Your system has been borked for a while, I'd still suggest Upgrading to a newer version.
. . Actually it has been working quite well until I try to change something. So if I can have this sort of problem changing a video driver how much damage can I cause trying to change the OS itself?
I thought that was your system that couldn't update the kernel past 4.4.0-96 or the video driver wouldn't work? I believe that's back in this thread somewhere. It now shows 4.4.0-148-generic...and the video driver doesn't work... A clean install would probably fix that.

A bit of advice already in this thread, Tell People Which Driver You Are Using. The Uninstall Commands are Different depending on which Driver you are using.
For the Driver Downloaded from nVidia the command is a simple sudo nvidia-uninstall For the Repository & PPA driver you use the purge command.
The nvidia-uninstall command Will remove All nVidia components installed by their driver.
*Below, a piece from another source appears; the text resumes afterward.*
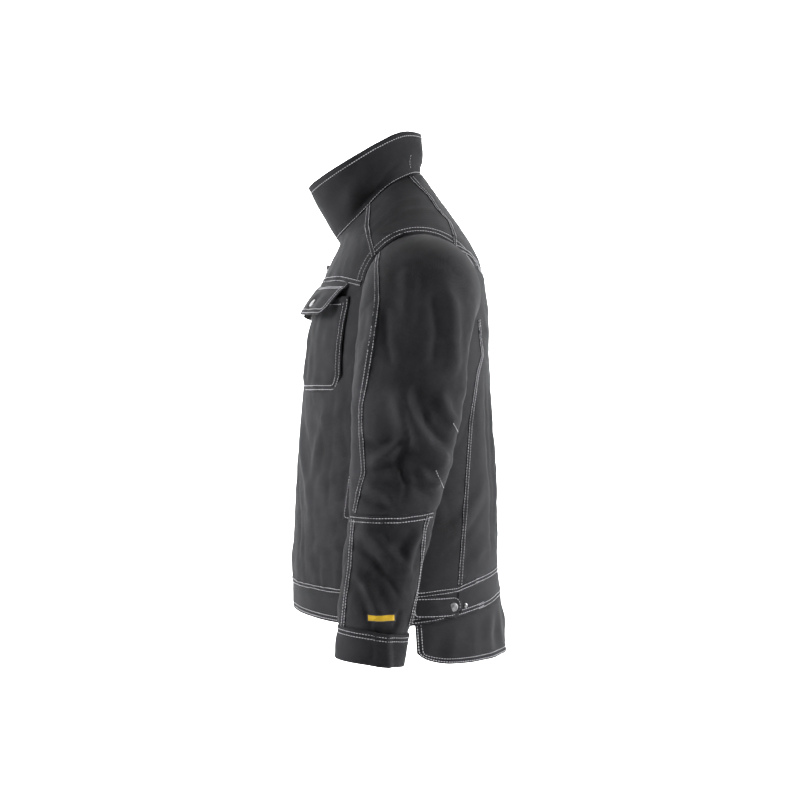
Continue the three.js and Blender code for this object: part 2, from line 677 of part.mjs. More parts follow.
// ---- Snaps -----------------------------------------------------------------------------
function facing(geometry, place, direction) {
  const turn = new THREE.Quaternion().setFromUnitVectors(new THREE.Vector3(0, 1, 0), direction);
  return geometry.applyQuaternion(turn).translate(place.x, place.y, place.z);
}

function snapCap(place, direction) {
  const profile = [
    [0, 0], [SNAP_RADIUS, 0], [SNAP_RADIUS, SNAP_HEIGHT * 0.5], [SNAP_RADIUS * 0.7, SNAP_HEIGHT],
    [0, SNAP_HEIGHT],
  ].map(([r, h]) => new THREE.Vector2(r, h));
  return facing(new THREE.LatheGeometry(profile, 10), place, direction);
}

function snapStud(place, direction) {
  const stud = new THREE.CylinderGeometry(STUD_RADIUS, STUD_RADIUS, STUD_HEIGHT, 8);
  return facing(stud.translate(0, STUD_HEIGHT / 2, 0), place, direction);
}

// ---- Waist tabs ------------------------------------------------------------------------
function addTabs() {
  const rows = 2;
  const columns = 6;
  const face = (distance) => (c, r) => {
    const z = TAB_TOP_Z - TAB_HEIGHT * (r / rows);
    const tip = r === rows ? 0 : TAB_POINT * (r === 0 ? 1 : 0);
    const y = mix(TAB_FRONT_Y, TAB_BACK_Y - tip, c / columns);
    return onBody(angleAtDepth(y, z), z, distance);
  };
  const near = TAB_STAND_OFF;
  addPair('waist_tab', sheet(columns, rows, face(near), face(near + TAB_THICKNESS)), canvas);
  const snapZ = TAB_TOP_Z - TAB_HEIGHT / 2;
  const snapAngle = angleAtDepth(TAB_BACK_Y - TAB_SNAP_INSET, snapZ);
  const spareAngle = angleAtDepth(TAB_BACK_Y - TAB_SNAP_INSET + SPARE_STUD_STEP, snapZ);
  const outward = (angle) => onBody(angle, snapZ, 1).sub(onBody(angle, snapZ, 0)).normalize();
  const capHeight = near + TAB_THICKNESS + 0.5;
  addPair('waist_snap', snapCap(onBody(snapAngle, snapZ, capHeight), outward(snapAngle)), metal);
  addPair('waist_stud', snapStud(onBody(snapAngle, snapZ, 0.5), outward(snapAngle)), metal);
  addPair('spare_stud', snapStud(onBody(spareAngle, snapZ, 0.5), outward(spareAngle)), metal);
}

// ---- Front closure ---------------------------------------------------------------------
const ZIP_CENTRE_Y = ZIP_BELLY_Y + ZIP_RADIUS;

// A point on the closure's arc, moved in towards the wearer by a depth.
function onZip(x, z, depth) {
  const lift = Math.asin((z - ZIP_BELLY_Z) / ZIP_RADIUS);
  const radius = ZIP_RADIUS - depth;
  return new THREE.Vector3(x, ZIP_CENTRE_Y - radius * Math.cos(lift), ZIP_BELLY_Z + radius * Math.sin(lift));
}

function zipStrip(xLow, xHigh, zLow, zHigh, depth, thickness, rows) {
  const face = (deep) => (c, r) => onZip(mix(xLow, xHigh, c), mix(zLow, zHigh, r / rows), deep);
  return sheet(1, rows, face(depth), face(depth + thickness));
}

const TEETH_IN = 1.5;
const TAPE_IN = 8;
const GUARD_IN = 12;
const GUARD_HALF_WIDTH = 26;
const GUARD_THICKNESS = 3;

function addZip() {
  const rows = 10;
  const half = TEETH_HALF_WIDTH;
  add('zip_teeth', zipStrip(-half, half, ZIP_BOTTOM_Z + 12, ZIP_TOP_Z, TEETH_IN, TEETH_DEPTH, rows), metal);
  const tapeFrom = SEAM_GAP;
  addPair('zip_tape', zipStrip(
    tapeFrom, tapeFrom + TAPE_WIDTH, ZIP_BOTTOM_Z, ZIP_TOP_Z, TAPE_IN, TAPE_THICKNESS, rows,
  ), tape);
  add('zip_box', zipStrip(-6, 6, ZIP_BOTTOM_Z, ZIP_BOTTOM_Z + 11.5, 0, 6, 1), metal);
  add('wind_guard', zipStrip(
    -GUARD_HALF_WIDTH, GUARD_HALF_WIDTH, ZIP_BOTTOM_Z, ZIP_TOP_Z, GUARD_IN, GUARD_THICKNESS, rows,
  ), lining);
  addSlider();
}

const SLIDER_OUT = 4.5;       // how far the slider stands in front of the arc
const PIVOT_OUT = 7;          // the puller's pin, in front of the arc
const PIN_RADIUS = 0.8;

function addSlider() {
  const topZ = ZIP_TOP_Z - 4;
  const lowZ = topZ - SLIDER_LENGTH;
  const body = solid(zipStrip(
    -SLIDER_HALF_WIDTH, SLIDER_HALF_WIDTH, lowZ, topZ, -SLIDER_OUT, SLIDER_OUT + TEETH_IN + TEETH_DEPTH + 2.5, 1,
  ));
  const clear = SLIDER_CLEARANCE;
  const channel = solid(zipStrip(
    -TEETH_HALF_WIDTH - clear, TEETH_HALF_WIDTH + clear, lowZ - 5, topZ + 5, TEETH_IN - clear,
    TEETH_DEPTH + 2 * clear, 1,
  ));
  const lug = (x) => solid(zipStrip(x - 0.9, x + 0.9, topZ - 8, topZ - 2, -PIVOT_OUT - 2.2, 6, 1));
  const slider = body.subtract(channel).add(lug(-4)).add(lug(4));
  add('zip_slider', geometryOf(slider), metal);

  const pivotZ = topZ - 5;
  const pin = onZip(0, pivotZ, -PIVOT_OUT);
  const end = onZip(0, pivotZ - PULLER_LENGTH, -PIVOT_OUT);
  const fall = end.clone().sub(pin).normalize();
  const out = new THREE.Vector3(0, fall.z, -fall.y);
  const point = (x, down, depth) => (
    pin.clone().addScaledVector(fall, down).addScaledVector(out, depth).setX(x)
  );
  const widths = [2.2, 2.2, 3.5, 3.5];
  const downs = [-1.6, 6, 12, PULLER_LENGTH];
  const face = (depth) => (c, r) => point(mix(-widths[r], widths[r], c), downs[r], depth);
  add('zip_puller', sheet(1, 3, face(-PIN_RADIUS), face(PIN_RADIUS)), metal);
}

// ---- Hand pocket welts -----------------------------------------------------------------
const WELT = { topZ: -372, bottomZ: -520, topY: -92, bottomY: -112, width: 18, thickness: 2 };

function addWelts() {
  const rows = 5;
  const face = (distance) => (c, r) => {
    const z = mix(WELT.topZ, WELT.bottomZ, r / rows);
    const y = mix(WELT.topY, WELT.bottomY, r / rows) + mix(0, WELT.width, c / 2);
    return onBody(angleAtDepth(y, z), z, distance);
  };
  const welt = sheet(2, rows, face(PATCH_GAP), face(PATCH_GAP + WELT.thickness));
  addPair('hand_pocket_welt', welt, canvas);
}

addBodyPanels();
addLining();
addCollar();
addHangerLoop();
addNeckLabel();
addSleeves();
addSleevePatch();
addPockets();
addFlaps();
addTabs();
addZip();
addWelts();

// The frame's origin is where a hook bears on the hanger loop.
jacket.position.set(
  0, -(LOOP_FRONT_Y + LOOP_WIDTH / 2), -(LOOP_FOOT_Z + LOOP_HEIGHT - LOOP_THICKNESS),
);

export default jacket;
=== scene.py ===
import bpy
import numpy as np
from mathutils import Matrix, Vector
from mathutils.bvhtree import BVHTree


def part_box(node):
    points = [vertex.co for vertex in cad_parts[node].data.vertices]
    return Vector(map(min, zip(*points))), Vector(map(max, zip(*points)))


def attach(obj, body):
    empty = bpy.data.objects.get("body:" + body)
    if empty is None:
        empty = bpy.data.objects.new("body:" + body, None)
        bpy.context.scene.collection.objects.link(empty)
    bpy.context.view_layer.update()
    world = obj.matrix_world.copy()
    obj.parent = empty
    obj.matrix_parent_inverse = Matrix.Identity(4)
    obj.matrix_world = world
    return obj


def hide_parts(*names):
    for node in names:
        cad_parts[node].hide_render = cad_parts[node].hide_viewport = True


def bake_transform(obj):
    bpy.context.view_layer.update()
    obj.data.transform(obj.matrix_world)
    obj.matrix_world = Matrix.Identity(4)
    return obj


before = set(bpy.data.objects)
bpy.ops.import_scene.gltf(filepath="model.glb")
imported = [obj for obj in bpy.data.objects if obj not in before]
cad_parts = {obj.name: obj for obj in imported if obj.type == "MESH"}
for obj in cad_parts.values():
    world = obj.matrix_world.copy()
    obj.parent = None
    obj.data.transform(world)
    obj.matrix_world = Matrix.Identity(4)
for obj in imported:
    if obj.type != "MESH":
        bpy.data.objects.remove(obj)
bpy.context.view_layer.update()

# Shapes are worked out in millimetres from the back neck seam, and moved to the frame's
# origin, the hook's seat, when a mesh is made.
ORIGIN = np.array([0.0, 13.5, -14.4])
SHOULDER_Z = -107.0
ARMHOLE = {"y": 2.0, "z": -193.0, "radius": 86.0}
SLEEVE_X = 231.0
UNDERARM_Z = -283.0
ELBOW_Z = -506.0
CUFF_Z = -668.0
SIDES = {"left": 1, "right": -1}


# ---- Curves and surfaces ---------------------------------------------------------------
def curve(pairs):
    """A smooth curve through (at, value) pairs, straight beyond its ends."""
    at, value = np.array(sorted(pairs), float).T
    index = np.arange(len(at))
    before, after = np.maximum(index - 1, 0), np.minimum(index + 1, len(at) - 1)
    slope = (value[after] - value[before]) / (at[after] - at[before])

    def evaluate(x):
        x = np.asarray(x, float)
        i = np.clip(np.searchsorted(at, x, side="right") - 1, 0, len(at) - 2)
        step = at[i + 1] - at[i]
        t = np.clip((x - at[i]) / step, 0, 1)
        rise = t * t * (3 - 2 * t)
        y = value[i] * (1 - rise) + value[i + 1] * rise
        y = y + slope[i] * step * t * (1 - t) ** 2 + slope[i + 1] * step * t * t * (t - 1)
        return y + slope[0] * np.minimum(x - at[0], 0) + slope[-1] * np.maximum(x - at[-1], 0)

    return evaluate


front_line = curve([(-729, -194), (-659, -194.5), (-615, -195), (-505, -191), (-414, -186), (-319, -178),
                    (-265, -171), (-217, -161), (-168, -149), (-113, -124.6), (-60, -100)])
back_line = curve([(-729, 136), (-642, 126), (-584, 119), (-490, 119), (-403, 115), (-305, 109),
                   (-214, 107), (-153, 98), (-122, 88), (-60, 55)])
half_width = curve([(-729, 223), (-664, 220), (-560, 221), (-400, 224), (-300, 226), (-200, 226),
                    (-107, 222)])
neck_seam_z = curve([(-127, -99), (-90, -66), (-50, -25), (-14, -3), (4, 3)])
rim_z = curve([(-172, -19), (-97, 23), (-60, 44), (-26, 61), (2, 65)])
sleeve_front = curve([(-713, -120), (-644, -113.5), (-589, -111), (-519, -103), (-421, -99),
                      (-326, -96), (-283, -93)])
sleeve_back = curve([(-713, -24.5), (-652, -14), (-589, -1.5), (-547, 11), (-506, 21),
                     (-472, 32), (-421, 45), (-334, 63), (-283, 66)])
sleeve_inner = curve([(-713, 258), (-600, 252), (-506, 246), (-400, 239), (-283, 234)])
sleeve_thickness = curve([(-713, 78), (-600, 94), (-506, 106), (-400, 119), (-283, 126)])
hem_line = curve([(-200, -664), (-170, -667), (-124, -671), (-15, -672), (20, -668), (43, -664), (60, -661),
                  (84, -656), (122, -645)])
cap_reach = curve([(0, 172), (0.35, 153), (0.7, 136), (1, 129)])


def smooth(x, low=0.0, high=1.0):
    t = np.clip((x - low) / (high - low), 0, 1)
    return t * t * (3 - 2 * t)


def signed_power(x, exponent):
    return np.sign(x) * np.abs(x) ** exponent


def back_power(z):
    """The power that squares off the back half of a section of the body."""
    return 1 - 0.1 * np.clip((SHOULDER_Z - z) / 60, 0, 1)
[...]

Do Not Try to remove the driver from nVidia by purging, as you see it doesn't work and it kills the simple nvidia-uninstall command so you are borked. I've gone from 418 to 410 a couple of times using the driver from nVidia in Ubuntu 18.04 and 19.04, no problems here.

. . Sorry for not making that clear, this all ensued from your notice that the latest drivers are now in the repository. I have avoided using nvidia's own drivers ever since the first 'bouncing logon screen" problem. I was running nvidia-384 previously and decided to make 0.98b-101 the new platform for my Linux rigs so I upgraded to nvidia-430. All from the repository/ppa. :(
The way I understand the latest driver thing is it only works in 18.04. I have 19.04 and it still won't list the 430 driver. I just looked at 16.04 and it won't show any repository driver higher than 384, same with 14.04. I also thought the PPA only works with 18.04, so, how did you install 430, 418, and 410 in Ubuntu 14.04 without using the downloaded nVidia driver? Why does it only list 430 in my 18.04 system and none of the others?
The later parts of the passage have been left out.